If Plaintiff fails to affirmatively link the conduct of the defendant with the specific injury suffered by Plaintiff, the allegation against that defendant will be dismissed for failure to state a claim. Conclusory allegations that a defendant has violated a constitutional right are not acceptable and will be dismissed.

Plaintiff must clearly designate on the face of the document that it is the "First Amended Complaint," and it must be retyped in its entirety on the court-approved form. The First Amended Complaint may not incorporate any part of the original Complaint by reference.

Any amended complaint supercedes the original Complaint. Ferdik v. Bonzelet, 963 F.2d 1258, 1262 (9th Cir.), cert. denied, 506 U.S. 915 (1992). After amendment, the Court will treat the original Complaint as nonexistent. Id. Any claim that was raised in the original Complaint is waived if it is not raised again in the First Amended Complaint. King v. Atiyeh, 814 F.2d 565, 567 (9th Cir. 1987).


1. Plaintiff's Complaint, filed on February 1, 2010, is DISMISSED with leave to amend, pursuant to 28 U.S.C. § 1915(e)(2), for failure to state a claim on which relief may be granted.

2. Plaintiff is given leave to amend and is GRANTED up to and including June 24, 2010, to file a First Amended Complaint curing the deficiencies discussed above. Plaintiff is NOTIFIED that the First Amended Complaint may not add new claims or new defendants that were not involved in the conduct, transactions, or occurrences set forth in the original Complaint. Fed. R. Civ. P. 15(c). The First Amended Complaint shall be retyped so that it is complete in itself without reference to the original Complaint. After amendment, the Court will treat the original Complaint as nonexistent.

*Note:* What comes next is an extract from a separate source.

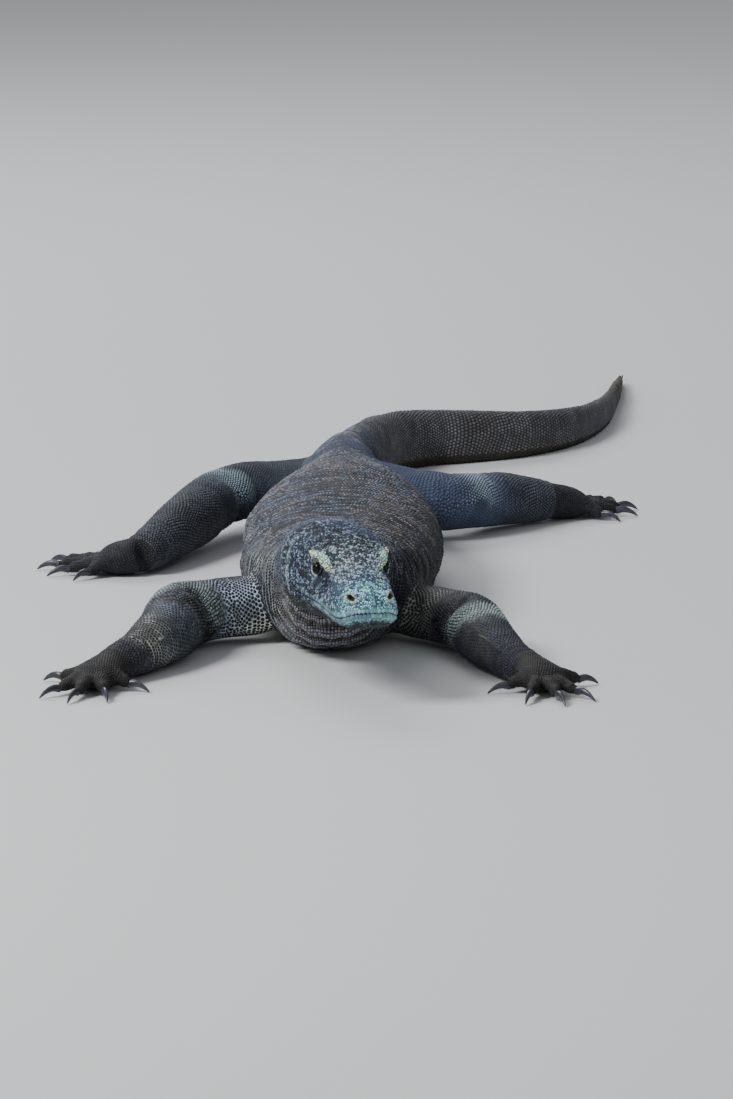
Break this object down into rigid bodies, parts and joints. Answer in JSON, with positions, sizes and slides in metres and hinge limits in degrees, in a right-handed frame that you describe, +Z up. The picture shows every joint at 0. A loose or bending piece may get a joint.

3. If Plaintiff fails to file a First Amended Complaint by June 24, 2010 and/or such First Amended Complaint fails to comply with the requirements set forth in this Memorandum and Order, the Court may recommend that this action be dismissed with prejudice.

4. The LAPD shall file an answer to the amended complaint, if any, within thirty (30) days thereafter.